I do have a few admissions however. The first is that there are a few things I am unsure of. I definitely used to believe in a magical world, especially in that space where Jesus quit being God, and I learned that El was simply one of many gods. Now I'm not sure. Was it just a totally unique human mind back then? Something alien and unknowable by my standards now? A metaphorical way of viewing the world without dividing spirit and science? Were things different back then, and the things we think of as scientific constants are actually variable? There's evidence for all of that. I definitely don't believe that ancient humans writing profound texts were liars, making shit up because they needed an explanation. I think they were far more honest than that, and when they write something, it means that thing or something like it happened, whether it's really magic or a difference of looking at the world. Again, if magic really exist(s)ed.

I also had certain experiences that I feel are undeniable. Times when I knew things that I had no way of knowing at different times. Times when a small depression would be followed by strange dreams, knowledge, and incite. I can't really say if I experience those still or not. I've always had strange and inciteful dreams that tell me things about myself and my surroundings, things that I don't think I would have learned any other way. But nevertheless, some of these experiences I don't know how to qualify. Were they God? Is there some other process at work? Is there simply more capability in the brain than I think, and sometimes I touch that? It's hard to know.

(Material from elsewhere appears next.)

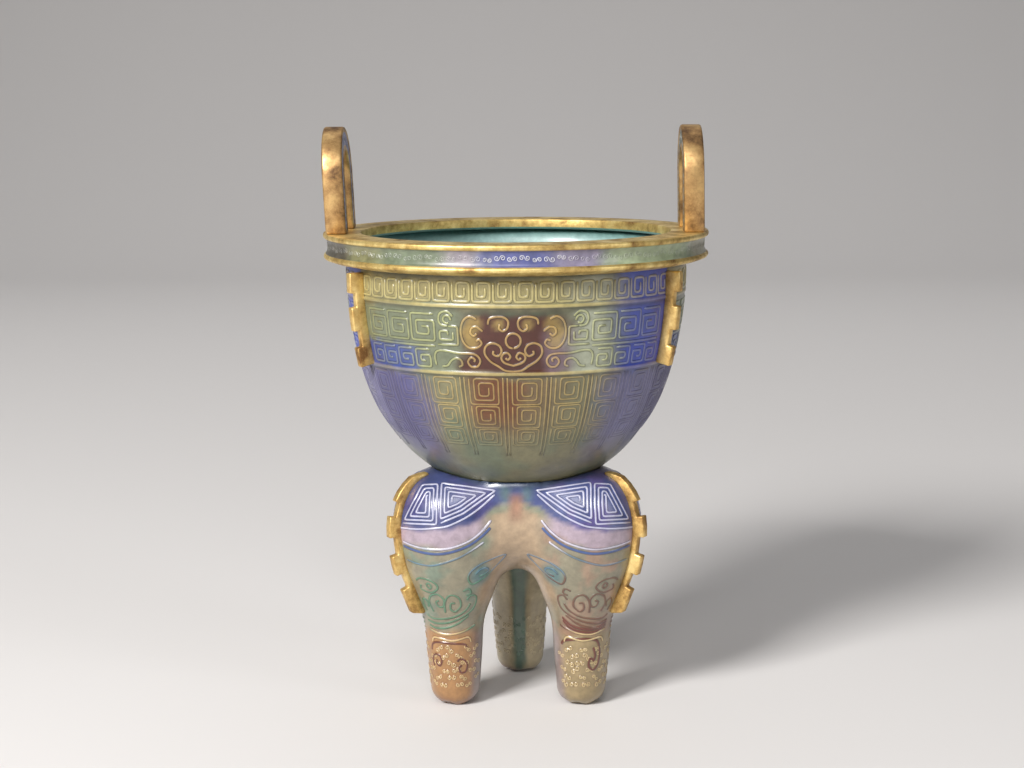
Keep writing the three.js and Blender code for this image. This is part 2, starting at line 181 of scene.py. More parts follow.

I suppose that's the story. Few things irritate me more than people who are bitter and angry about religion because they themselves are no longer religious. I try not to be one of those people. Of course, if there's something worth being mad at – like the fact that four years after I simply left church I have yet to receive one phone call or one email, even from friends, about why – I'll be mad. But bitterness for bitterness' sake isn't a way to make friends.